Occasionally, BA uses a Gatwick 777 on a Heathrow route – typically:
- After maintenance
- During seat‑shortage events
- When a Heathrow aircraft goes tech
This is extremely rare, but it can remove Club Suite from a Heathrow flight.
The reverse (a Heathrow 777 operating a Gatwick route) is less problematic – it results in Club Suites on a flight not expecting them, but will reduce total seating on board by quite a large margin.
Aircraft with the lowest swap risk:
- A350‑1000
- 777‑300ER
- 777‑200ER (Heathrow)
These fleets are stable, fully refitted, and consistently deployed.
Why the Club Suite Rollout Is So Late (Briefly)

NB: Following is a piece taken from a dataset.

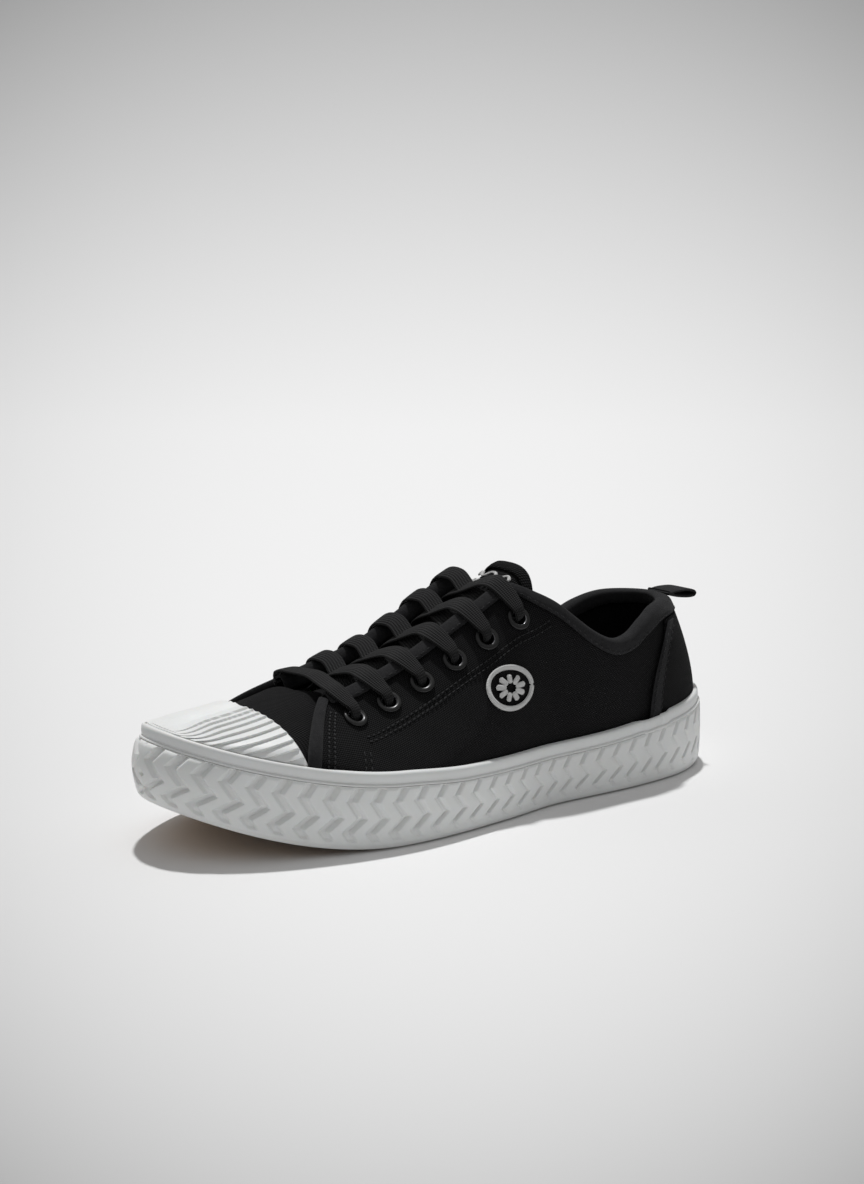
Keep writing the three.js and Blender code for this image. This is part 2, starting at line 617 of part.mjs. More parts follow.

BA’s rollout is slow for five real reasons:
- BA chose a deep, complex retrofit — not a simple seat swap
Club Suite installation involves major structural work: new wiring, monuments, galleys, IFE, and, in some cases, new premium economy and economy cabins.
This adds months per aircraft.
- The 787 is the hardest aircraft in the fleet to refit
Composite fuselage approvals, modular cabin structures, First cabin retention on the 787‑9, and expanded WTP all slow the process. This is why 787‑9 retrofits run well into 2027.
- BA has no spare long‑haul aircraft
Every aircraft pulled for retrofit reduces capacity and risks Heathrow slot usage. BA can only remove one or two 787s at a time.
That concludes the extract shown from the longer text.